Johann Kaspar Lavater (November 15, 1741 - January 2, 1801), was a German poet and physiognomist.
He was born at Zürich, and educated at the Gymnasium there, where JJ Bodmer and JJ Breitinger were among his teachers. When barely twenty-one, he greatly distinguished himself by denouncing, in conjunction with his friend, the painter Henry Fuseli, an iniquitous magistrate, who was compelled to make restitution of his ill-gotten gains. In 1769 Lavater took orders, and officiated till his death as deacon or pastor in various churches in his native city. His oratorical fervour and genuine depth of conviction gave him great personal influence; he was extensively consulted as a casuist, and was welcomed with demonstrative enthusiasm in his numerous journeys through Germany. His mystical writings were also widely popular.

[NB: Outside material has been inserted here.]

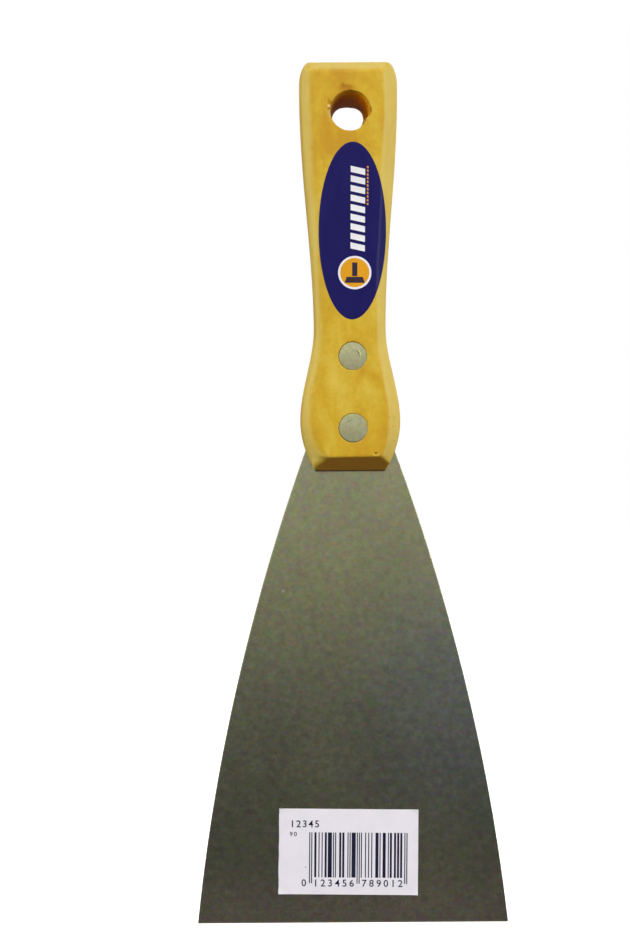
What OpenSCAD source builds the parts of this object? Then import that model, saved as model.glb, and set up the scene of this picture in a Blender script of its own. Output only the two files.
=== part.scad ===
// Drywall taping knife: a 90 mm flexible steel blade whose tang is riveted
// into the sawn slot of a shaped and bevelled wooden handle.
//
// Frame: +Z up along the handle, +X to the right, the front faces -Y.
// The origin is on the axis of the hang hole, in the plane of the blade.

/* [Handle] */
// Length of the handle, from its nose to its butt
handle_l = 117; // [110:0.5:125]
// Thickness of the handle between its flat front and back
handle_t = 20; // [18:0.5:24]
// Width of the end that the blade comes out of
nose_w = 20; // [18:0.5:22]
// Width of the belly, where the handle is widest near the blade
belly_w = 28.7; // [26:0.1:32]
// Height of the belly above the nose
belly_z = 14.5; // [13:0.5:18]
// Width of the waist, the narrowest part of the grip
waist_w = 20.6; // [20:0.1:24]
// Height of the waist above the nose
waist_z = 41; // [38:0.5:48]
// Width of the butt
butt_w = 28.2; // [26:0.1:32]
// Height above the nose at which the butt is widest
butt_z = 108; // [104:0.5:108]
// Width of the rounded corner of the butt, across the handle
corner_w = 3; // [2:0.5:4]
// Height of the rounded corner of the butt, along the handle
corner_h = 6; // [4:0.5:8]

/* [Bevels] */
// Width of the long bevels at the waist
waist_bevel = 2.6; // [2:0.1:3.2]
// How much wider the long bevels get for each millimetre of half width
bevel_growth = 0.28; // [0.2:0.01:0.4]
// How much wider they would be at the very end of the nose
nose_flare = 2; // [0:0.1:2.5]
// Length of the steep bevel over the blade
nose_bevel_l = 4; // [3:0.5:5]
// Thickness left at the very end of the nose
nose_t = 6; // [5:0.5:8]
// Length of the bevel at the butt
butt_bevel_l = 2.6; // [2:0.1:4]
// Thickness left at the very end of the butt
butt_t = 15.6; // [14:0.2:17]

/* [Hang hole] */
// Radius of the hang hole
hole_r = 5.5; // [4:0.1:6]
// Distance from the end of the butt to the middle of the hang hole
hole_drop = 14.5; // [12:0.5:18]

/* [Blade] */
// Width of the working edge
edge_w = 90; // [80:1:100]
// Length of blade that shows below the handle
blade_l = 131; // [120:1:140]
// Width of the blade at the nose of the handle
root_w = 30.2; // [28:0.1:34]
// How far each side bows out from a straight taper
side_bow = 4.05; // [2:0.05:6]
// Thickness of the steel
blade_t = 0.8; // [0.6:0.1:1]
// Height of the ground bevel along the working edge
grind_h = 3.3; // [2:0.1:5]
// Thickness left at the working edge
edge_t = 0.3; // [0.2:0.05:0.5]

/* [Tang] */
// Width of the tang inside the handle
tang_w = 16; // [14:0.5:17]
// Height of the end of the tang above the nose
tang_h = 41; // [39:0.5:44]
// Height of the blade's shoulders above the nose
shoulder_h = 8; // [7:0.5:9]
// Radius at the end of the tang and at its root
tang_r = 3; // [1:0.5:3]
// Space between the steel and each wall of the slot
slot_gap = 0.05; // [0.02:0.01:0.2]

/* [Rivets] */
// Radius of the rivets' heads
head_r = 4.2; // [3.6:0.1:4.6]
// Thickness of the rivets' heads
head_t = 1.4; // [1:0.1:2]
// Depth of the heads below the face of the wood
head_recess = 0.2; // [0.1:0.05:0.4]
// Outer radius of the tubular half
sleeve_r = 2.6; // [2.4:0.1:3]
// Radius of the solid half's shank, which presses into the tube
post_r = 1.9; // [1.6:0.1:2]
// Height of the lower rivet above the nose
rivet_z = 12.3; // [12:0.1:14]
// Distance between the two rivets
rivet_pitch = 20.5; // [18:0.5:22]

/* [Labels] */
// Height of the oval label
oval_h = 50.6; // [44:0.2:54]
// Width of the oval label
oval_w = 19.3; // [16:0.1:20]
// Height of the middle of the oval label above the nose
oval_z = 68.5; // [64:0.5:72]
// Sideways shift of the oval label from the middle of the handle
oval_x = 0.9; // [-1:0.1:1]
// Lean of the oval label, in degrees to the right
oval_lean = 0.6; // [-1:0.1:1]
// Width of the bar-code sticker
sticker_w = 40.4; // [36:0.1:44]
// Height of the bar-code sticker
sticker_h = 24.8; // [20:0.1:28]
// Height of the middle of the sticker above the working edge
sticker_z = 20.6; // [18:0.1:30]
// Sideways shift of the sticker from the middle of the blade
sticker_x = -1.2; // [-3:0.1:3]
// Turn of the sticker, in degrees clockwise as seen from the front
sticker_turn = 0.8; // [-2:0.1:2]
// Thickness of both labels
label_t = 0.12; // [0.08:0.01:0.2]

/* [Hidden] */

$fn = 96;
half_t = handle_t / 2;                   // from the blade's plane to a flat face
nose_z = hole_drop - handle_l;           // Z of the nose
edge_z = nose_z - blade_l;               // Z of the working edge
slot_t = blade_t + 2 * slot_gap;         // width of the sawn slot
slot_top = tang_h + 2;                   // the slot ends above the tang
rivet_levels = [rivet_z, rivet_z + rivet_pitch];
bore_gap = 0.1;                          // room around a rivet's tube
least_bevel = 0.15;                      // broken edge where a long bevel has run out
seat_gap = 0.2;                          // room around a rivet's head
tube_gap = 2.5;                          // from the end of a tube to the far head
post_gap = 0.6;                          // from the end of a post to the blind end
head_chamfer = 0.25;                     // broken edge of a rivet's head
glue_gap = 0.01;                         // between the oval label and the wood

steel = [0.42, 0.42, 0.38];
wood = [0.80, 0.64, 0.28];
soft_metal = [0.65, 0.64, 0.52];
label_blue = [0.13, 0.12, 0.37];
paper_white = [0.91, 0.89, 0.92];

// ---------------------------------------------------------------- handle

// Eases from 0 to 1 with no slope at either end.
function ease(t) = t * t * (3 - 2 * t);

// Half width of the handle at height z above its nose, without the butt's corners.
function side_curve(z) =
    z < belly_z ? nose_w / 2 + (belly_w - nose_w) / 2 * (1 - pow(1 - z / belly_z, 2)) :
    z < waist_z ? belly_w / 2 - (belly_w - waist_w) / 2 * ease((z - belly_z) / (waist_z - belly_z)) :
    waist_w / 2 + (butt_w - waist_w) / 2 * ease(min(1, (z - waist_z) / (butt_z - waist_z)));

// What the elliptical corner of the butt takes off the half width.
function corner_cut(z) =
    let (t = max(0, (z - handle_l + corner_h) / corner_h)) corner_w * (1 - sqrt(1 - t * t));

// Half width of the handle's outline at height z above its nose.
function half_w(z) = side_curve(z) - corner_cut(z);

// Half thickness of the handle, which the nose's and the butt's bevels bring down.
function face_y(z) =
    z < nose_bevel_l ? nose_t / 2 + (handle_t - nose_t) / 2 * z / nose_bevel_l :
    z > handle_l - butt_bevel_l ?
        butt_t / 2 + (handle_t - butt_t) / 2 * (handle_l - z) / butt_bevel_l :
    half_t;

// Width of a long bevel on the full thickness: it grows with the handle and flares to the nose.
function whole_bevel(z) =
    waist_bevel + (half_w(z) - waist_w / 2) * bevel_growth + nose_flare * pow(max(0, 1 - z / belly_z), 2);

// What the bevels of the nose and the butt, which meet it in a mitre, leave of a long bevel.
function bevel(z) = max(least_bevel, whole_bevel(z) - (half_t - face_y(z)));

// The handle's eight-sided section at height z, anticlockwise seen from above.
function section(z) =
    let (w = half_w(z), h = face_y(z), f = w - bevel(z), s = h - bevel(z))
    [for (p = [[w, -s], [w, s], [f, h], [-f, h], [-w, s], [-w, -s], [-f, -h], [f, -h]])
        [p[0], p[1], nose_z + z]];

// Heights of the sections: close together where the outline turns quickly.
nose_steps = 4;
grip_steps = 44;
butt_steps = 8;
grip_l = handle_l - butt_bevel_l - nose_bevel_l;
levels = concat(
    [for (i = [0:nose_steps - 1]) nose_bevel_l * i / nose_steps],
    [for (i = [0:grip_steps - 1]) nose_bevel_l + grip_l * i / grip_steps],
    [for (i = [0:butt_steps]) handle_l - butt_bevel_l * pow(1 - i / butt_steps, 2)]
);

// The same list of points in the opposite order.
function reversed(list) = [for (i = [len(list) - 1:-1:0]) list[i]];

// Skins a stack of closed rings that all have the same number of points.
module loft(rings) {
    n = len(rings[0]);
    last = len(rings) - 1;
    polyhedron(
        points = [for (ring = rings) each ring],
        faces = concat(
            [[for (i = [0:n - 1]) i]],
            [for (k = [0:last - 1], i = [0:n - 1])
                let (j = (i + 1) % n) [(k + 1) * n + i, (k + 1) * n + j, k * n + j, k * n + i]],
            [[for (i = [n - 1:-1:0]) last * n + i]]
        )
    );
}

// A cylinder along Y from y0 to y1, at height z above the handle's nose.
module rod(r, y0, y1, z) {
    translate([0, y1, nose_z + z]) rotate([90, 0, 0]) cylinder(r = r, h = y1 - y0);
}

module handle() {
    seat = head_recess + head_t;
    color(wood) difference() {
        loft([for (z = levels) section(z)]);
        // hang hole
        rod(hole_r, -half_t - 1, half_t + 1, handle_l - hole_drop);
        // sawn slot for the tang, open at the nose and on both sides
        translate([-belly_w, -slot_t / 2, nose_z - 1]) cube([2 * belly_w, slot_t, slot_top + 1]);
        // rivet bores, with a seat for each head
        for (z = rivet_levels) {
            rod(sleeve_r + bore_gap, -half_t - 1, half_t + 1, z);
            rod(head_r + seat_gap, -half_t - 1, -half_t + seat, z);
            rod(head_r + seat_gap, half_t - seat, half_t + 1, z);
        }
    }
}

// ----------------------------------------------------------------- blade

// Half width of the blade at t, which is 0 at the handle's nose and 1 at the edge.
function blade_half(t) = root_w / 2 + (edge_w - root_w) / 2 * t + 4 * side_bow * t * (1 - t);

// The right side of the blade's outline, from the working edge up to the tang's end.
side_steps = 32;
arc_steps = 6;
top_t = -shoulder_h / blade_l;
function blade_side() = concat(
    [for (i = [0:side_steps])
        let (t = 1 + (top_t - 1) * i / side_steps) [blade_half(t), nose_z - blade_l * t]],
    // concave fillet where the shoulder meets the tang
    [for (i = [0:arc_steps])
        let (a = 90 * i / arc_steps)
        [tang_w / 2 + tang_r * (1 - sin(a)), nose_z + shoulder_h + tang_r * (1 - cos(a))]],
    // round corner at the tang's end
    [for (i = [0:arc_steps])
        let (a = 90 * i / arc_steps)
        [tang_w / 2 - tang_r * (1 - cos(a)), nose_z + tang_h - tang_r * (1 - sin(a))]]
);

module blade() {
    right = blade_side();
    left = [for (p = reversed(right)) [-p[0], p[1]]];
    color(steel) difference() {
        intersection() {
            rotate([90, 0, 0]) linear_extrude(height = blade_t, center = true)
                polygon(concat(right, left));
            // the steel's thickness, brought down to the working edge by the ground bevels
            rotate([90, 0, 90]) linear_extrude(height = 2 * edge_w, center = true) polygon([
                [-edge_t / 2, edge_z],
                [edge_t / 2, edge_z],
                [blade_t / 2, edge_z + grind_h],
                [blade_t / 2, 0],
                [-blade_t / 2, 0],
                [-blade_t / 2, edge_z + grind_h],
            ]);
        }
        for (z = rivet_levels) rod(sleeve_r + bore_gap, -blade_t, blade_t, z);
    }
}

// ---------------------------------------------------------------- rivets

// A flat head with a broken edge. Its outer face is at y, and side is the way it faces.
module rivet_head(y, side, z) {
    translate([0, y, nose_z + z]) rotate([side * 90, 0, 0]) rotate_extrude() polygon([
        [0, 0],
        [head_r - head_chamfer, 0],
        [head_r, -head_chamfer],
        [head_r, -head_t],
        [0, -head_t],
    ]);
}

// Solid half: a head at the front and a shank that presses into the sleeve.
module rivet_post(z) {
    face = half_t - head_recess;
    color(soft_metal) union() {
        rivet_head(-face, 1, z);
        rod(post_r, -face + head_t / 2, face - head_t - post_gap, z);
    }
}

// Tubular half: a head at the back and a tube that is open towards the front.
module rivet_sleeve(z) {
    face = half_t - head_recess;
    tube_end = -face + head_t + tube_gap;
    color(soft_metal) difference() {
        union() {
            rivet_head(face, -1, z);
            rod(sleeve_r, tube_end, face - head_t / 2, z);
        }
        rod(post_r, tube_end - 1, face - head_t, z);
    }
}

// ---------------------------------------------------------------- labels

// Depth of the handle's front surface at x, and at height z above the nose.
function front_y(x, z) =
    let (over = max(0, abs(x) - (half_w(z) - bevel(z)))) -(face_y(z) - over);

// One ring of the oval label, at a share k of its size and lifted off the wood.
oval_segments = 48;
oval_rings = 6;
function oval_ring(k, lift) = [for (i = [0:oval_segments - 1])
    let (
        a = 360 * i / oval_segments,
        u = k * oval_w / 2 * cos(a),
        v = k * oval_h / 2 * sin(a),
        x = oval_x + u * cos(oval_lean) + v * sin(oval_lean),
        z = oval_z + v * cos(oval_lean) - u * sin(oval_lean)
    )
    [x, front_y(x, z) - lift, nose_z + z]];

// A film that lies on the front and folds a little way over the long bevels.
module oval_label() {
    under = [for (k = [1:oval_rings]) oval_ring(k / oval_rings, glue_gap)];
    over = [for (k = [oval_rings:-1:1]) oval_ring(k / oval_rings, glue_gap + label_t)];
    color(label_blue) loft([for (ring = concat(under, over)) reversed(ring)]);
}

module barcode_sticker() {
    color(paper_white)
        translate([sticker_x, -blade_t / 2 - label_t, edge_z + sticker_z])
        rotate([0, sticker_turn, 0])
        translate([-sticker_w / 2, 0, -sticker_h / 2])
        cube([sticker_w, label_t, sticker_h]);
}

// ---------------------------------------------------------------- layout

handle();
blade();
rivet_post(rivet_levels[0]);  // rivet_post_lower
rivet_post(rivet_levels[1]);  // rivet_post_upper
rivet_sleeve(rivet_levels[0]);  // rivet_sleeve_lower
rivet_sleeve(rivet_levels[1]);  // rivet_sleeve_upper
oval_label();
barcode_sticker();
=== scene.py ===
"""Looks of a drywall taping knife with a varnished wooden handle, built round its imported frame.

Lengths in the classes are millimetres. Handle heights count from its nose and blade heights from
its working edge. A piece is turned into metres in the frame's own axes when its mesh is made:
+Z up the handle, +X to the right, the labelled front towards -Y.
"""
import logging
import math
import re
from collections.abc import Callable, Iterable, Sequence
from dataclasses import dataclass
from enum import Enum
from typing import Any

import bpy
import numpy as np
from mathutils import Matrix, Vector


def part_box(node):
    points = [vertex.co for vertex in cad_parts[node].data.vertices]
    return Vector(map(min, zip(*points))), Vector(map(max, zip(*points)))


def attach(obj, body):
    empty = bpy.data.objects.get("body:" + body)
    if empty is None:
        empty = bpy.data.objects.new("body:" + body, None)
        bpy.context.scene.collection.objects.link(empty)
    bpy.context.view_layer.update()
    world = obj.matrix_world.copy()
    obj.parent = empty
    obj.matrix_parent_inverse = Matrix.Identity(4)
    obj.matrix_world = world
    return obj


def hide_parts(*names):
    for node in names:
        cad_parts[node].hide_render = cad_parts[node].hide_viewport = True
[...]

Scarcely a trace of this influence has remained, and Lavater's name would be forgotten but for his work on physiognomy, Physiognomische Fragmente zur Beförderung der Menschenkenntnis und Menschenliebe (1775-1778). The fame of this book, which found enthusiastic admirers in France and England, as well as in Germany, rests to a great extent upon the handsome style of publication and the accompanying illustrations. The two principal sources from which Lavater developed his study of physiognomy were from the writings of the Italian polymath Giambattista della Porta and the physiognomical observations made by Sir Thomas Browne in his Religio Medici, a work which was translated into German in 1748 and which Lavater read and praised.
As a poet, Lavater published Christliche Lieder (1776-1780) and two epics, Jesus Messias (1780) and Joseph von Arimathia (1794), in the style of Klopstock. More important and characteristic of the religious temperament of Lavater's age are his introspective Aussichten in die Ewigkeit (4 vols. 1768-1778); Geheimes Tagebuch von einem Beobachter seine selbst (2 vols., 1772-1773) and Pontius Pilatus, oder der Mensch in allen Gestalten (4 vols., 1782-1785).

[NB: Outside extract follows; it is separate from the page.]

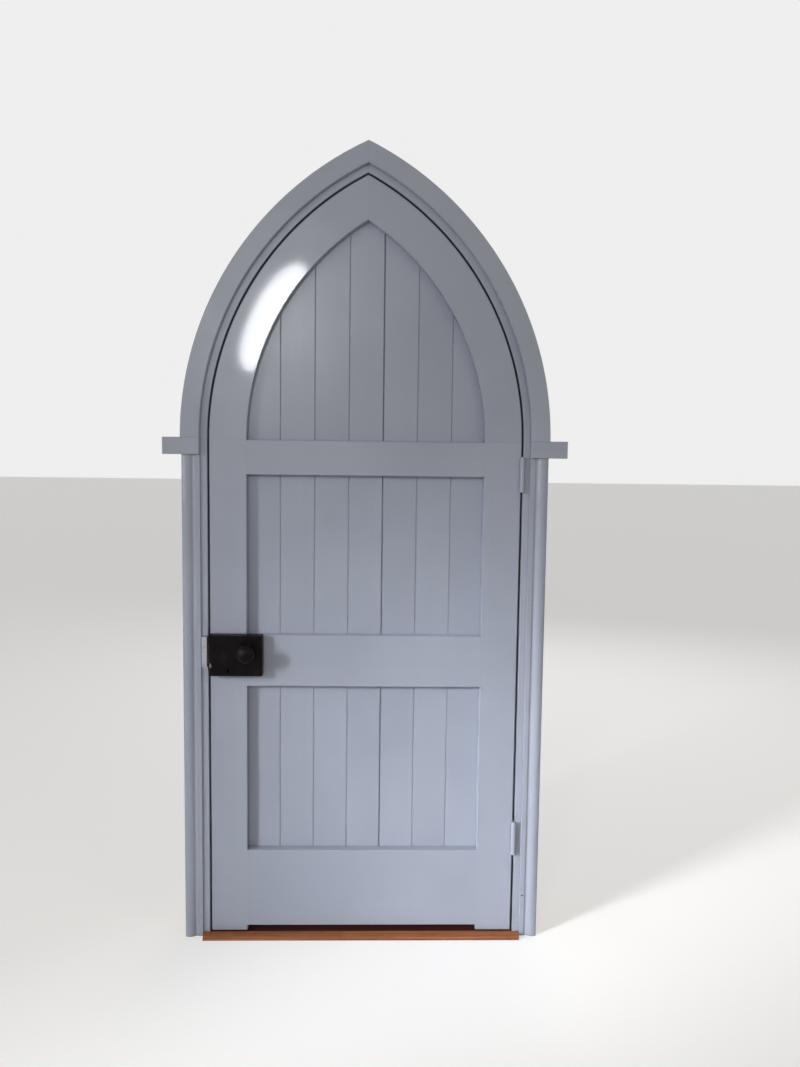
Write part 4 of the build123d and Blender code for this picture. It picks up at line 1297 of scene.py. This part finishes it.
@dataclass(frozen=True)
class Lamp:
    """One soft lamp: where it hangs, what it points at, and its light."""

    name: str
    place: tuple[float, float, float]
    aim: tuple[float, float, float]
    size: tuple[float, float]
    power: float
    colour: Colour
    shape: LampShape = LampShape.RECTANGLE
    turn: float = 0.0
    spread: float = 180.0

    def hang(self) -> bpy.types.Object:
        """Make the lamp.

        Returns:
            The lamp's object.
        """
        light = bpy.data.lights.new(self.name, "AREA")
        light.shape = self.shape.value
        light.size, light.size_y = self.size
        light.energy = self.power
        light.color = self.colour
        light.spread = math.radians(self.spread)
        lamp = bpy.data.objects.new(self.name, light)
        facing = (Vector(self.aim) - Vector(self.place)).to_track_quat("-Z", "Y").to_matrix().to_4x4()
        turned = Matrix.Rotation(math.radians(self.turn), 4, "Z")
        lamp.matrix_world = Matrix.Translation(self.place) @ facing @ turned
        bpy.context.scene.collection.objects.link(lamp)
        return lamp


LAMPS = (
    Lamp("key", (-2.8, -2.35, 1.75), (0.0, 0.0, 1.2), (1.2, 1.6), 20.0, WARM_WHITE),
    Lamp("low_beam", (-2.7, -2.32, 1.5), (0.53, 0.0, 0.22), (0.7, 1.2), 5.0, (0.96, 0.97, 0.99), spread=21.5),
    Lamp("right_fill", (2.4, -2.6, 2.6), (0.35, 0.0, 1.8), (1.6, 1.6), 13.0, (1.0, 0.86, 0.65)),
    Lamp("back_lamp", (1.2, 3.4, 2.9), (0.0, 0.1, 1.1), (2.4, 2.0), 45.0, WARM_WHITE),
    Lamp(
        "tall_lamp",
        (-0.56, -3.09, 2.033),
        GLOW_AIM,
        (0.25, 0.68),
        12.0,
        (0.96, 0.98, 1.0),
        shape=LampShape.ELLIPSE,
        turn=-28.0,
    ),
    Lamp(
        "halo",
        (-0.56, -3.12, 2.033),
        GLOW_AIM,
        (0.9, 1.2),
        1.2,
        (0.9, 0.95, 1.0),
        shape=LampShape.ELLIPSE,
        turn=-20.0,
    ),
)


@dataclass
class Studio:
    """The floor, the lamps and the camera."""

    eye: tuple[float, float, float] = (0.0203, -2.472, 1.335)
    turn_right: float = 1.627
    look_down: float = 5.497
    roll: float = 0.724
    lens: float = 32.1
    sensor: float = 36.0
    floor_reach: float = 30.0
    background: float = 0.86
    ambient: float = 0.22
    ambient_colour: Colour = (1.0, 0.94, 0.87)

    def make(self) -> None:
        """Set up the studio."""
        self._floor()
        self._world()
        for lamp in LAMPS:
            lamp.hang()
        self._camera()

    def _floor(self) -> None:
        """Lay the floor."""
        reach = self.floor_reach
        mesh = bpy.data.meshes.new("floor")
        corners = [(-reach, -reach, 0.0), (reach, -reach, 0.0), (reach, reach, 0.0), (-reach, reach, 0.0)]
        mesh.from_pydata(corners, [], [(0, 1, 2, 3)])
        floor = bpy.data.objects.new("floor", mesh)
        mesh.materials.append(Backdrop().build())
        bpy.context.scene.collection.objects.link(floor)

    def _world(self) -> None:
        """Set the pale background and the soft light from all round."""
        world = bpy.data.worlds.new("studio")
        bpy.context.scene.world = world
        world.use_nodes = True
        graph = Graph(world.node_tree)
        back = next(n for n in world.node_tree.nodes if n.type == "BACKGROUND")
        seen = seen_directly(graph)
        strength = graph.spread(seen, 0.0, 1.0, self.ambient, self.background)
        colour = graph.blend(seen, self.ambient_colour, (1.0, 1.0, 1.0))
        join(graph, back, Strength=strength, Color=colour)

    def _camera(self) -> None:
        """Put the camera where the photograph was taken."""
        data = bpy.data.cameras.new("eye")
        data.lens = self.lens
        data.sensor_width = self.sensor
        camera = bpy.data.objects.new("eye", data)
        turn = Matrix.Rotation(-math.radians(self.turn_right), 4, "Z")
        tilt = Matrix.Rotation(math.radians(90.0 - self.look_down), 4, "X")
        roll = Matrix.Rotation(math.radians(self.roll), 4, "Z")
        camera.matrix_world = Matrix.Translation(self.eye) @ turn @ tilt @ roll
        bpy.context.scene.collection.objects.link(camera)
        bpy.context.scene.camera = camera


def main() -> None:
    """Dress the door piece by piece, and light it."""
    logging.basicConfig(level=logging.INFO, format="%(name)s: %(message)s")
    arch = Arch.from_frame()
    jamb_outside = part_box("right_jamb")[1].x
    leaf_front, leaf_back = (corner.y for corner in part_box("hinge_stile"))
    finishes = Finishes(arch, jamb_outside, jamb_outside + arch.offset, (leaf_front, leaf_back))
    for assembly in (
        Leaf(finishes),
        DoorFrame(finishes),
        Hinges(finishes),
        RimLock(finishes),
        OutsideFurniture(finishes),
        Studio(),
    ):
        assembly.make()
        log.info("%s is done", type(assembly).__name__)
    bpy.context.scene.view_settings.view_transform = "Standard"


if __name__ == "__main__":
    main()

From 1774 on, Goethe was intimately acquainted with Lavater, but at a later period he fell out with him, somewhat abruptly accusing him of superstition and hypocrisy. Lavater had a mystic's indifference to historical Christianity, and, although regarded as a champion of orthodoxy, was in fact only an antagonist of rationalism. During the later years of his life his influence waned, and he incurred ridicule by his vanity. He redeemed himself by his patriotic conduct during the French occupation of Switzerland, which brought about his tragic death. On the taking of Zürich by the French In 1799, Lavater, while endeavouring to appease the aggressors, was shot by an infuriated grenadier; he died over a year later, after long sufferings borne with great fortitude.
Lavater himself published two collections of his writings, Vermlschte Schriften (2 vols., 1774-1781), and Kleinere prosaische Schriften (3 vols., 1784-1785). His Nachgelassene Schriften were edited by G Gessner (5 vols., 1801-1802); Sämtliche Werke (but only poems) (6 vols., 1836-1838); Ausgewählte Schriften (8 vols., 1841-1844). See G Gessner, Lavaters Lebensbeschreibung (3 vols., 1802—1803); U Hegner, Beiträge zur Kenntnis Lavaters (1836); FW Bodemann, Lavater nach seinem Leben, Lehren und Wirken (1856; 2nd ed., 1877); F Muocker, J. K. Lavater (1883); H Waser, J. K. Lavater nach Hegners Aufzeichnungen (1894); J. K. Lavater, Denkschrift zum 100. Todestag (1902).